A test pattern usually specifies some aspects of the packet stream that will be repeated. Instead, this is a bulk transfer where I assume the eventual traffic pattern will be determined dynamically by TCP's flow control.
Isn't this simply "TCP Bulk Transfer Time" ?

...
   - TCP Efficiency: after the execution of the TCP Test Pattern, TCP
   Efficiency represents the percentage of Bytes that were not
   retransmitted.

                          Transmitted Bytes - Retransmitted Bytes

      TCP Efficiency % =  ---------------------------------------  X 100

                                   Transmitted Bytes

   Transmitted Bytes are the total number of TCP Bytes to be transmitted
   including the original and the retransmitted Bytes.
Comment: Here, I think you need to carefully define "Retransmitted Bytes"
or the door will be open to some "specsmanship". For example, if bytes are only received once at the egress, were they retransmitted?  Perhaps they are just bytes from Reordered packets...

...
     - Buffer Delay: represents the increase in RTT during a TCP test
     versus the baseline DUT RTT (non congested, inherent latency).  RTT
         and the technique to measure RTT (average versus baseline) are defined
         in RFC 6349.  Referencing RFC 6349, the average RTT is derived from
         the total of all measured RTTs during the actual test at every second
         divided by the test duration in seconds.
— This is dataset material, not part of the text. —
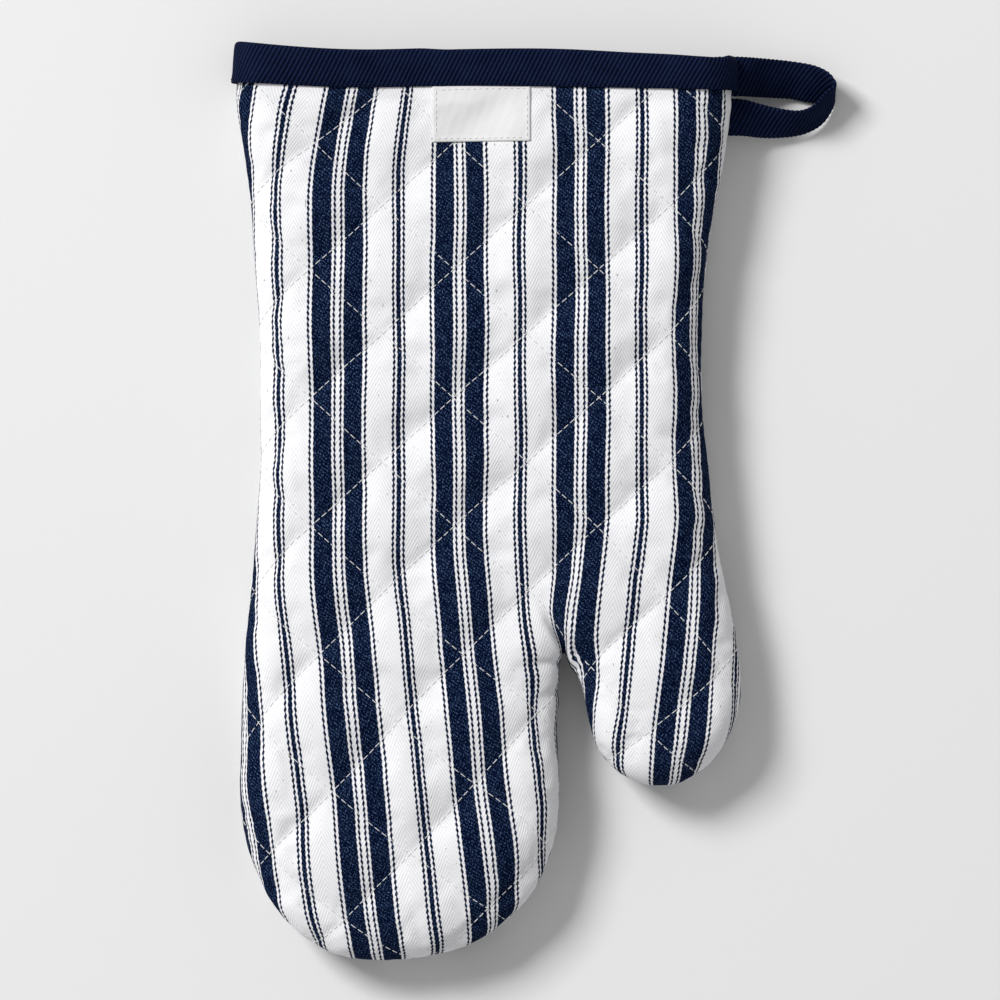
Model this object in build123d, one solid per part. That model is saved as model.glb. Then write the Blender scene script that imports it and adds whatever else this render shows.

                                         Total RTTs during transfer
         Average RTT during transfer = -----------------------------
                                        Transfer duration in seconds


                        Average RTT during Transfer - Baseline RTT
       Buffer Delay % = ------------------------------------------ X 100
                                    Baseline RTT

Comment/Question:  Without checking RFC6349 (because I'm out of time), are Retransmitted Packets included in the RTT calculations? It seems that you want to avoid them in order to infer the physical buffer time.

Also, Buffer Delay is a bit odd expressed as a percentage of the minimum/baseline (to me at least). Maybe use a different name for this.